Business was slow last week for the Contrarian — and by slow, I mean nonexistent. I was on vacation all week. But, alas, that’s over, and I’ll be posting regularly again this week.

While I was away, the Cameron Todd Willingham case became national news. Willingham, as most of you probably know by now, was executed in 2004 for allegedly killing his three children in a 1991 house fire in North Texas. Most arson experts believe he was innocent. I’ve been following the Willingham case while working on an investigative series about people wrongly convicted of arson.

This week’s New Yorker features a 16,000 word story on Willingham by David Grann. Lots of fascinating detail in the piece. Grann hits on many of the problems with Texas’ criminal justice system. (He also has a wonderful and spot on description of Gerald Hurst, an Austin-based arson expert I’ve been working with for my own stories.)

Grann was interviewed about the story on NPR’s All Things Considered last week. You can read the transcript or listen to the audio here. (During the interview, host Robert Siegel was kind of enough to give a shout out to my arson series in the Observer.)

The Willingham case is certainly important, especially for those campaigning against capital punishment. Texas — of all places — may become the first state to admit executing an innocent man. 

But the Willingham case is closed. It’s too late, I’m sad to say, to save him. There are other wrongly convicted people sitting in prison at this very moment whose cases need public attention. In that sense, I hope the national publicity over the Willingam case will inform people about the flaws in the criminal justice system and especially the problems with forensic arson cases.

Hurst believes that faulty arson forensics may have sent hundreds of innocent people to prison. There are nearly 800 Texans serving sentences for arson related crimes.

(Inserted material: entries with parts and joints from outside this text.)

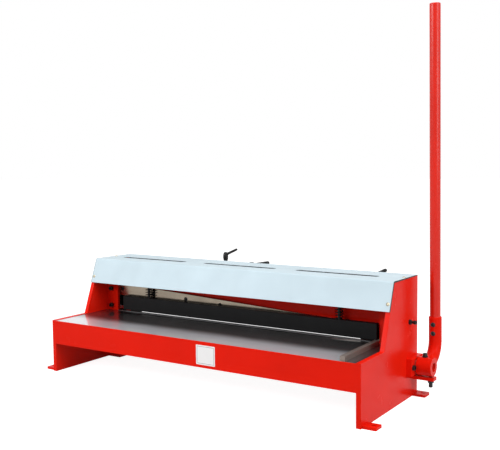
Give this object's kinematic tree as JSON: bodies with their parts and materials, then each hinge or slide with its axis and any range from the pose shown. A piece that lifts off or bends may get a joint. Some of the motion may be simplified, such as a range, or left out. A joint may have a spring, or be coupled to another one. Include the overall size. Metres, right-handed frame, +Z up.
{
  "type": "guillotine shear",
  "caption": "Hand guillotine shear for sheet metal: raked blade in a sliding crosshead, spring hold-down, cranked shaft and a long side lever, back gauge behind.",
  "frame": {"origin": "centre of the four floor slots, on the floor plane", "axes": "+X to the operator's right along the blades, +Y to the rear, +Z up"},
  "size_m": [1.32, 0.7205, 1.2124],
  "materials": {
    "red_paint": "glossy red enamel",
    "pale_paint": "satin pale blue-grey powder coat",
    "ground_steel": "ground, oiled",
    "blade_steel": "ground tool steel, warm grey",
    "black_paint": "satin black",
    "black_oxide": "black oxide",
    "zinc": "yellow zinc plating",
    "bright_steel": "turned bright steel",
    "bronze": "machined bronze",
    "black_plastic": "matt moulded plastic",
    "label_white": "plain white label",
    "black_rubber": "black sealing strip"
  },
  "bodies": {
    "frame": {"left_side_plate": "red_paint", "right_side_plate": "red_paint", "outer_feet": "red_paint", "inner_feet": "red_paint", "front_apron": "red_paint", "table_plate": "ground_steel", "squaring_bar": "ground_steel", "squaring_bar_screws": "black_oxide", "lower_beam": "red_paint", "lower_blade": "ground_steel", "lower_blade_screws": "black_oxide", "front_guides": "red_paint", "guide_spacers": "black_oxide", "rear_gibs": "black_oxide", "guide_screws": "black_oxide", "gib_adjusting_screws": "black_oxide", "travel_stops": "black_paint", "rear_tie_plate": "black_paint", "cover": "pale_paint", "cover_strips": "black_rubber", "cover_screws": "zinc", "label_plate": "label_white", "bearing_blocks": "red_paint", "shaft_bushes": "bronze", "bearing_screws": "black_oxide", "brake_bracket": "red_paint", "brake_screw": "black_oxide", "gauge_rods": "bright_steel", "upper_spring_pins": "bright_steel", "return_springs": "black_oxide"},
    "lever": {"main_shaft": "bright_steel", "hub_key": "bright_steel", "crank_arms": "black_oxide", "crank_pins": "bright_steel", "shaft_spacer_ring": "bright_steel", "shaft_end_screw": "black_oxide", "lever_hub": "red_paint", "hub_clamp_screw": "black_oxide", "lever_arm": "red_paint", "handle_pipe": "red_paint", "handle_screws": "black_oxide"},
    "left_roller": {"left_roller": "bright_steel"},
    "right_roller": {"right_roller": "bright_steel"},
    "crosshead": {"crosshead": "red_paint", "upper_blade": "blade_steel", "upper_blade_screws": "black_oxide", "pull_down_plates": "black_oxide", "crosshead_screws": "black_oxide", "yoke_blocks": "black_oxide", "spring_brackets": "red_paint", "lower_spring_pins": "bright_steel"},
    "hold_down": {"hold_down_bar": "black_paint", "hold_down_rods": "black_oxide", "hold_down_springs": "black_oxide"},
    "back_gauge": {"gauge_carriers": "red_paint", "stop_bar_hangers": "red_paint", "gauge_stop_bar": "bright_steel"},
    "left_clamp_lever": {"left_clamp_lever": "black_plastic"},
    "right_clamp_lever": {"right_clamp_lever": "black_plastic"},
    "lock_lever": {"lock_lever": "black_plastic"}
  },
  "joints": [
    {"name": "lever_swing", "type": "hinge", "parent": "frame", "child": "lever", "pos_m": [0, 0.15775, 0.101], "axis": [1, 0, 0], "range_deg": [0, 75]},
    {"name": "crosshead_slide", "type": "slide", "parent": "frame", "child": "crosshead", "axis": [0, 0, -1], "range_m": [0, 0.0658], "stiffness_N_per_m": 1500, "springref_m": -0.36, "deforming": ["return_springs"]},
    {"name": "hold_down_slide", "type": "slide", "parent": "crosshead", "child": "hold_down", "axis": [0, 0, 1], "range_m": [0, 0.06], "deforming": ["hold_down_springs"]},
    {"name": "left_roller_spin", "type": "hinge", "parent": "lever", "child": "left_roller", "pos_m": [-0.499, 0.1157, 0.13326], "axis": [1, 0, 0], "continuous": true},
    {"name": "right_roller_spin", "type": "hinge", "parent": "lever", "child": "right_roller", "pos_m": [0.499, 0.1157, 0.13326], "axis": [1, 0, 0], "continuous": true},
    {"name": "back_gauge_slide", "type": "slide", "parent": "frame", "child": "back_gauge", "axis": [0, -1, 0], "range_m": [-0.045, 0.195]},
    {"name": "left_clamp_turn", "type": "hinge", "parent": "back_gauge", "child": "left_clamp_lever", "pos_m": [-0.2975, 0.43475, 0.34], "axis": [0, 0, 1], "range_deg": [-60, 90]},
    {"name": "right_clamp_turn", "type": "hinge", "parent": "back_gauge", "child": "right_clamp_lever", "pos_m": [0.338, 0.43475, 0.299], "axis": [0, 0, 1], "range_deg": [-60, 90]},
    {"name": "lock_lever_turn", "type": "hinge", "parent": "frame", "child": "lock_lever", "pos_m": [-0.0405, 0.20725, 0.366], "axis": [0, 1, 0], "range_deg": [-110, 20]}
  ],
  "couplings": [
    {"joint": "crosshead_slide", "follows": "lever_swing", "m_per_rad": 0.050191},
    {"joint": "hold_down_slide", "follows": "lever_swing", "m_per_rad": 0.04576}
  ]
}
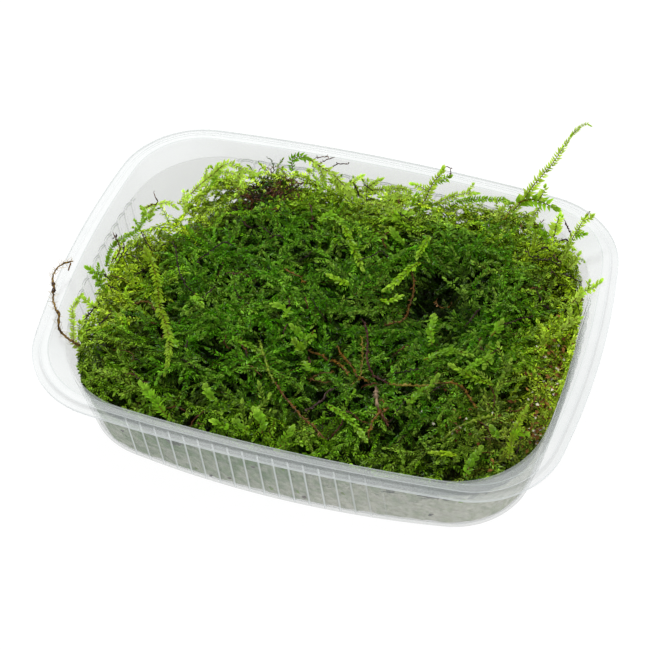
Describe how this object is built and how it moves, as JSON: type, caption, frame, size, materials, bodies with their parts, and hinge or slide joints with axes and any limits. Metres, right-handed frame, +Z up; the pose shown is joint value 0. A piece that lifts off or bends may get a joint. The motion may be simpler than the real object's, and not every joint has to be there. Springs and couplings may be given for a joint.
{
  "type": "moss clump in a tub",
  "caption": "Clump of living aquatic moss with leafy shoots and bare stems, in a shallow translucent ribbed tub that stands on its flat floor.",
  "frame": {"origin": "middle of the tub's footprint, on the surface that it stands on", "axes": "+X along the long side, +Y to the back edge with the tall shoot, +Z up"},
  "size_m": [0.179, 0.1352, 0.0752],
  "materials": {
    "tub": "translucent milky polypropylene, satin",
    "moss_mass": "wet dark moss",
    "moss_leaf": "wet leaves, thin and slightly see-through",
    "moss_leaf_pale": "young pale leaves, thin and see-through",
    "stem_brown": "wet bare stem",
    "stem_orange": "wet bare stem",
    "stem_purple": "wet bare stem",
    "stem_straw": "wet straw-coloured stem",
    "rhizoid": "dark wiry rhizoids and dead bits"
  },
  "bodies": {
    "root": {"tub": "tub", "moss_clump": "moss_mass", "tall_shoot": "moss_leaf_pale", "back_shoot": "moss_leaf_pale", "right_shoot": "moss_leaf", "pale_tuft_shoot": "moss_leaf_pale", "back_arch_shoot": "moss_leaf_pale", "back_left_shoot": "moss_leaf", "left_long_shoot": "moss_leaf_pale", "left_pale_shoot": "moss_leaf_pale", "front_right_shoot": "moss_leaf", "yellow_stem": "stem_straw", "orange_stem": "stem_orange", "orange_stem_branch": "stem_orange", "purple_stem": "stem_purple", "long_stem": "stem_brown", "thick_stem": "stem_brown", "curved_stem": "stem_brown", "green_stalk": "stem_straw", "rhizoid_1": "rhizoid", "rhizoid_2": "rhizoid", "rhizoid_3": "rhizoid", "wiry_root": "rhizoid"}
  },
  "joints": []
}
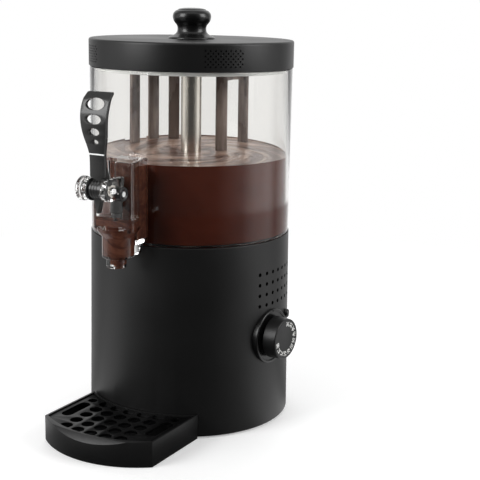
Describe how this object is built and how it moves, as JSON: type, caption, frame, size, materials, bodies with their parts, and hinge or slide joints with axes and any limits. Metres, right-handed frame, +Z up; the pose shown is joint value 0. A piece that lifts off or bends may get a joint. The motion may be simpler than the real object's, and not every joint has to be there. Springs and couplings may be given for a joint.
{
  "type": "hot chocolate dispenser",
  "caption": "Table-top hot chocolate dispenser: clear lift-off tank on a round heated base, stirrer, lidded top, front lever tap, side heat dial and pull-out drip tray.",
  "frame": {"origin": "middle of the whole outline on the floor plane, under the rubber feet", "axes": "+Z up, -Y towards the tap and the drip tray, +X towards the heat dial"},
  "size_m": [0.1996, 0.2578, 0.3637],
  "materials": {
    "black_plastic": "fine matte black plastic",
    "gloss_black_plastic": "polished black plastic",
    "clear_plastic": "clear polished plastic",
    "smoked_plastic": "smoked grey-brown plastic",
    "grey_plastic": "grey technical plastic",
    "pale_plastic": "off-white technical plastic",
    "black_rubber": "black rubber",
    "pale_rubber": "translucent white silicone",
    "bright_steel": "bright stainless steel"
  },
  "bodies": {
    "base": {"base_shell": "black_plastic", "base_plate": "black_plastic", "foot_1": "black_rubber", "foot_2": "black_rubber", "foot_3": "black_rubber", "foot_4": "black_rubber", "base_screw_1": "bright_steel", "base_screw_2": "bright_steel", "base_screw_3": "bright_steel", "cable_inlet": "black_rubber", "terminal_block": "pale_plastic", "motor_plate": "bright_steel", "motor_plate_screw_1": "bright_steel", "motor_plate_screw_2": "bright_steel", "motor_plate_screw_3": "bright_steel", "gearbox": "grey_plastic", "motor": "bright_steel", "shaft_seal": "black_rubber", "warming_plate": "bright_steel", "heating_element": "bright_steel", "thermostat": "grey_plastic", "tank_seal": "pale_rubber", "dial_switch": "grey_plastic", "dial_nut": "bright_steel", "dial_bezel": "gloss_black_plastic", "pilot_lamp": "gloss_black_plastic"},
    "stirrer": {"drive_shaft": "bright_steel", "drive_dog": "grey_plastic", "stirrer_paddle": "smoked_plastic", "stirrer_column": "bright_steel", "column_cap": "black_plastic"},
    "dial": {"dial_knob": "gloss_black_plastic", "dial_spindle": "bright_steel"},
    "tank": {"tank": "clear_plastic", "tap_body": "clear_plastic", "lever_pin": "clear_plastic", "lever_pin_clip": "bright_steel", "lever_washer": "black_rubber", "stop_pin": "gloss_black_plastic", "stem_seal": "black_rubber"},
    "lid": {"lid": "black_plastic", "lid_seal": "pale_rubber", "lid_bush": "pale_plastic", "lid_knob": "gloss_black_plastic", "lid_knob_screw": "bright_steel"},
    "lever": {"tap_lever": "black_plastic"},
    "valve": {"valve_stem": "black_plastic", "valve_plug": "black_rubber"},
    "tray": {"drip_tray": "black_plastic"},
    "grid": {"drip_grid": "black_plastic"}
  },
  "joints": [
    {"name": "stirrer_spin", "type": "hinge", "parent": "base", "child": "stirrer", "pos_m": [-0.00834, 0.03483, 0.18], "axis": [0, 0, 1], "continuous": true},
    {"name": "dial_turn", "type": "hinge", "parent": "base", "child": "dial", "pos_m": [0.09112, 0.02438, 0.0824], "axis": [-0.9945, 0.1045, 0], "range_deg": [0, 270]},
    {"name": "tank_lift", "type": "slide", "parent": "base", "child": "tank", "axis": [0, 0, 1], "range_m": [0, 0.145]},
    {"name": "lid_lift", "type": "slide", "parent": "tank", "child": "lid", "axis": [0, 0, 1], "range_m": [0, 0.06]},
    {"name": "lever_tilt", "type": "hinge", "parent": "tank", "child": "lever", "pos_m": [-0.00834, -0.10317, 0.2225], "axis": [1, 0, 0], "range_deg": [0, 24]},
    {"name": "valve_lift", "type": "slide", "parent": "tank", "child": "valve", "axis": [0, 0, 1], "range_m": [0, 0.0106]},
    {"name": "tray_pull", "type": "slide", "parent": "base", "child": "tray", "axis": [0, -1, 0], "range_m": [0, 0.1]},
    {"name": "grid_lift", "type": "slide", "parent": "tray", "child": "grid", "axis": [0, 0, 1], "range_m": [0, 0.03]}
  ],
  "couplings": [
    {"joint": "valve_lift", "follows": "lever_tilt", "m_per_rad": 0.02476}
  ]
}
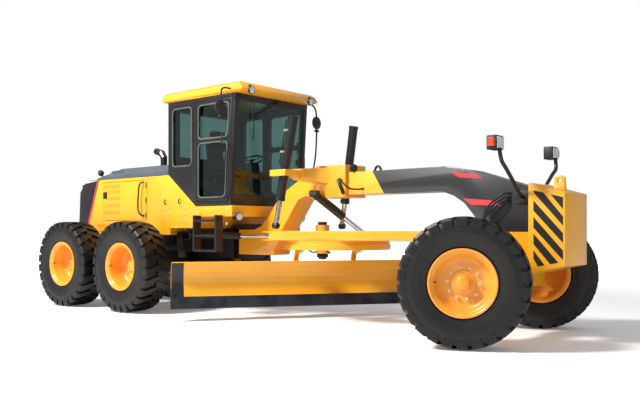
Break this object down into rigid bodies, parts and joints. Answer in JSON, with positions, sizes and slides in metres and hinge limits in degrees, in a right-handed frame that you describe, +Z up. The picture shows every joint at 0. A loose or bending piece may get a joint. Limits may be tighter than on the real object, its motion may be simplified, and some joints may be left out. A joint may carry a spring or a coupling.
{
  "type": "motor grader",
  "caption": "Articulated six-wheeled motor grader with cab, slewing blade under an A-frame drawbar, and front counterweight.",
  "frame": {"origin": "on the ground under the centre of the machine's box", "axes": "+X forward, +Y to the machine's left, +Z up"},
  "size_m": [8.73, 3.0994, 3.235],
  "materials": {
    "black_paint": "black enamel",
    "charcoal_paint": "charcoal enamel",
    "yellow_paint": "yellow enamel, semi-gloss",
    "slate_paint": "slate enamel",
    "tinted_glass": "tinted glass",
    "seat_vinyl": "seat vinyl and moulded console",
    "lamp_housing": "lamp housing",
    "rim_paint": "rim enamel",
    "tyre_rubber": "tyre rubber",
    "bare_steel": "bare steel",
    "chromed_rod": "chromed rod"
  },
  "bodies": {
    "chassis": {"rear_frame": "black_paint", "tandem_axle": "black_paint", "engine_block": "charcoal_paint", "hood_frame": "yellow_paint", "hood_top": "slate_paint", "radiator_housing": "black_paint", "cab_base": "yellow_paint", "cab_shell": "black_paint", "cab_roof": "yellow_paint", "windshield": "tinted_glass", "rear_window": "tinted_glass", "quarter_window_left": "tinted_glass", "quarter_window_right": "tinted_glass", "operator_station": "seat_vinyl", "mirror_left": "black_paint", "mirror_right": "black_paint"},
    "front": {"front_frame": "yellow_paint", "front_counterweight": "yellow_paint", "front_axle": "yellow_paint", "headlamp_left": "lamp_housing", "headlamp_right": "lamp_housing", "lift_saddle": "yellow_paint"},
    "wheel_middle_left": {"rim_middle_left": "rim_paint", "tyre_middle_left": "tyre_rubber"},
    "wheel_rear_left": {"rim_rear_left": "rim_paint", "tyre_rear_left": "tyre_rubber"},
    "steer_left": {"steering_knuckle_left": "yellow_paint"},
    "wheel_front_left": {"rim_front_left": "rim_paint", "tyre_front_left": "tyre_rubber"},
    "door_left": {"door_left": "black_paint", "door_glass_left": "tinted_glass"},
    "hatch_left": {"engine_hatch_left": "yellow_paint"},
    "wheel_middle_right": {"rim_middle_right": "rim_paint", "tyre_middle_right": "tyre_rubber"},
    "wheel_rear_right": {"rim_rear_right": "rim_paint", "tyre_rear_right": "tyre_rubber"},
    "steer_right": {"steering_knuckle_right": "yellow_paint"},
    "wheel_front_right": {"rim_front_right": "rim_paint", "tyre_front_right": "tyre_rubber"},
    "door_right": {"door_right": "black_paint", "door_glass_right": "tinted_glass"},
    "hatch_right": {"engine_hatch_right": "yellow_paint"},
    "swivel": {"drawbar_swivel": "bare_steel"},
    "drawbar": {"drawbar": "yellow_paint"},
    "circle": {"circle": "yellow_paint"},
    "tilt": {"blade_carrier": "black_paint"},
    "blade": {"mouldboard": "yellow_paint", "cutting_edge": "bare_steel"},
    "lift_yoke_left": {"lift_yoke_left": "yellow_paint"},
    "lift_barrel_left": {"lift_barrel_left": "black_paint"},
    "lift_rod_left": {"lift_rod_left": "chromed_rod"},
    "articulation_barrel_left": {"articulation_left_barrel": "black_paint"},
    "articulation_rod_left": {"articulation_left_rod": "chromed_rod"},
    "lift_yoke_right": {"lift_yoke_right": "yellow_paint"},
    "lift_barrel_right": {"lift_barrel_right": "black_paint"},
    "lift_rod_right": {"lift_rod_right": "chromed_rod"},
    "articulation_barrel_right": {"articulation_right_barrel": "black_paint"},
    "articulation_rod_right": {"articulation_right_rod": "chromed_rod"},
    "centre_shift_barrel": {"centre_shift_barrel": "black_paint"},
    "centre_shift_rod": {"centre_shift_rod": "chromed_rod"}
  },
  "joints": [
    {"name": "articulation", "type": "hinge", "parent": "chassis", "child": "front", "pos_m": [-0.501, 0, 1.04], "axis": [0, 0, 1], "range_deg": [-25, 25]},
    {"name": "spin_middle_left", "type": "hinge", "parent": "chassis", "child": "wheel_middle_left", "pos_m": [-1.981, 1.065, 0.675], "axis": [0, 1, 0], "continuous": true},
    {"name": "spin_rear_left", "type": "hinge", "parent": "chassis", "child": "wheel_rear_left", "pos_m": [-3.521, 1.065, 0.675], "axis": [0, 1, 0], "continuous": true},
    {"name": "steer_left", "type": "hinge", "parent": "front", "child": "steer_left", "pos_m": [3.549, 0.93, 0.675], "axis": [0, 0, 1], "range_deg": [-68.35, 21.65]},
    {"name": "spin_front_left", "type": "hinge", "parent": "steer_left", "child": "wheel_front_left", "pos_m": [3.49549, 1.05394, 0.675], "axis": [-0.3963, 0.9181, 0], "continuous": true},
    {"name": "door_left_swing", "type": "hinge", "parent": "chassis", "child": "door_left", "pos_m": [-0.881, 0.75, 2.3], "axis": [0, 0, 1], "range_deg": [0, 95]},
    {"name": "hatch_left_swing", "type": "hinge", "parent": "chassis", "child": "hatch_left", "pos_m": [-2.241, 0.58, 1.6], "axis": [0, 0, -1], "range_deg": [0, 100]},
    {"name": "spin_middle_right", "type": "hinge", "parent": "chassis", "child": "wheel_middle_right", "pos_m": [-1.981, -1.065, 0.675], "axis": [0, 1, 0], "continuous": true},
    {"name": "spin_rear_right", "type": "hinge", "parent": "chassis", "child": "wheel_rear_right", "pos_m": [-3.521, -1.065, 0.675], "axis": [0, 1, 0], "continuous": true},
    {"name": "steer_right", "type": "hinge", "parent": "front", "child": "steer_right", "pos_m": [3.549, -0.93, 0.675], "axis": [0, 0, 1], "range_deg": [-68.35, 21.65]},
    {"name": "spin_front_right", "type": "hinge", "parent": "steer_right", "child": "wheel_front_right", "pos_m": [3.60251, -1.05394, 0.675], "axis": [-0.3963, 0.9181, 0], "continuous": true},
    {"name": "door_right_swing", "type": "hinge", "parent": "chassis", "child": "door_right", "pos_m": [-0.881, -0.75, 2.3], "axis": [0, 0, -1], "range_deg": [0, 95]},
    {"name": "hatch_right_swing", "type": "hinge", "parent": "chassis", "child": "hatch_right", "pos_m": [-2.241, -0.58, 1.6], "axis": [0, 0, 1], "range_deg": [0, 100]},
    {"name": "drawbar_swing", "type": "hinge", "parent": "front", "child": "swivel", "pos_m": [3.149, 0, 1.14], "axis": [0, 0, 1], "range_deg": [-9, 9]},
    {"name": "drawbar_lift", "type": "hinge", "parent": "swivel", "child": "drawbar", "pos_m": [3.149, 0, 1.14], "axis": [0, 1, 0], "range_deg": [-14.9, 6.3]},
    {"name": "circle_turn", "type": "hinge", "parent": "drawbar", "child": "circle", "pos_m": [1.099, 0, 1.02], "axis": [0, 0, -1], "range_deg": [-80, 180]},
    {"name": "blade_tilt", "type": "hinge", "parent": "circle", "child": "tilt", "pos_m": [0.54743, 0.38909, 0.38], "axis": [0.5764, 0.8171, 0], "range_deg": [-5, 35]},
    {"name": "blade_shift", "type": "slide", "parent": "tilt", "child": "blade", "axis": [0.5764, 0.8171, 0], "range_m": [-0.28, 0.92]},
    {"name": "lift_yoke_left_rock", "type": "hinge", "parent": "front", "child": "lift_yoke_left", "pos_m": [0.759, 0.49, 1.95], "axis": [1, 0, 0], "range_deg": [-30, 30]},
    {"name": "lift_barrel_left_swing", "type": "hinge", "parent": "lift_yoke_left", "child": "lift_barrel_left", "pos_m": [0.759, 0.67, 1.95], "axis": [0, 1, 0], "range_deg": [-8, 4]},
    {"name": "lift_rod_left_slide", "type": "slide", "parent": "lift_barrel_left", "child": "lift_rod_left", "axis": [0.1806, -0.0434, 0.9826], "range_m": [-0.66, 0.28]},
    {"name": "articulation_barrel_left_swing", "type": "hinge", "parent": "chassis", "child": "articulation_barrel_left", "pos_m": [-1.251, 0.52, 1.13], "axis": [0, 0, 1], "range_deg": [-12, 12]},
    {"name": "articulation_rod_left_slide", "type": "slide", "parent": "articulation_barrel_left", "child": "articulation_rod_left", "axis": [0.9887, -0.15, 0], "range_m": [-0.18, 0.18]},
    {"name": "lift_yoke_right_rock", "type": "hinge", "parent": "front", "child": "lift_yoke_right", "pos_m": [0.759, -0.49, 1.95], "axis": [1, 0, 0], "range_deg": [-30, 30]},
    {"name": "lift_barrel_right_swing", "type": "hinge", "parent": "lift_yoke_right", "child": "lift_barrel_right", "pos_m": [0.759, -0.67, 1.95], "axis": [0, 1, 0], "range_deg": [-8, 4]},
    {"name": "lift_rod_right_slide", "type": "slide", "parent": "lift_barrel_right", "child": "lift_rod_right", "axis": [0.1806, 0.0434, 0.9826], "range_m": [-0.66, 0.28]},
    {"name": "articulation_barrel_right_swing", "type": "hinge", "parent": "chassis", "child": "articulation_barrel_right", "pos_m": [-1.251, -0.52, 1.13], "axis": [0, 0, 1], "range_deg": [-12, 12]},
    {"name": "articulation_rod_right_slide", "type": "slide", "parent": "articulation_barrel_right", "child": "articulation_rod_right", "axis": [0.9887, 0.15, 0], "range_m": [-0.18, 0.18]},
    {"name": "centre_shift_swing", "type": "hinge", "parent": "front", "child": "centre_shift_barrel", "pos_m": [1.109, -0.48, 1.68], "axis": [1, 0, 0], "range_deg": [-13, 13]},
    {"name": "centre_shift_slide", "type": "slide", "parent": "centre_shift_barrel", "child": "centre_shift_rod", "axis": [0.3057, 0.7643, -0.5678], "range_m": [-0.21, 0.21]}
  ],
  "couplings": [
    {"joint": "steer_right", "follows": "steer_left", "ratio": 1},
    {"joint": "lift_yoke_left_rock", "follows": "drawbar_swing", "ratio": -3.14},
    {"joint": "lift_barrel_left_swing", "follows": "drawbar_lift", "ratio": 0.47},
    {"joint": "lift_rod_left_slide", "follows": "drawbar_lift", "m_per_rad": 2.48},
    {"joint": "articulation_barrel_left_swing", "follows": "articulation", "ratio": 0.44},
    {"joint": "articulation_rod_left_slide", "follows": "articulation", "m_per_rad": -0.398},
    {"joint": "lift_yoke_right_rock", "follows": "drawbar_swing", "ratio": -3.14},
    {"joint": "lift_barrel_right_swing", "follows": "drawbar_lift", "ratio": 0.47},
    {"joint": "lift_rod_right_slide", "follows": "drawbar_lift", "m_per_rad": 2.48},
    {"joint": "articulation_barrel_right_swing", "follows": "articulation", "ratio": 0.44},
    {"joint": "articulation_rod_right_slide", "follows": "articulation", "m_per_rad": 0.398},
    {"joint": "centre_shift_swing", "follows": "drawbar_swing", "ratio": -1.2},
    {"joint": "centre_shift_slide", "follows": "drawbar_swing", "m_per_rad": -1.3}
  ]
}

Those include Curtis Severns — the Plano gun shop owner serving a 27 year sentence in federal prison for a crime he almost certainly didn’t commit. Read his story here.

And Ed Graf — a case Hurst describes as perhaps even more flawed than the one against Willingham. (The third story in the series will be out in our October 3 issue.)

It’s too late for Willingham. But perhaps the power of his story can help save many others.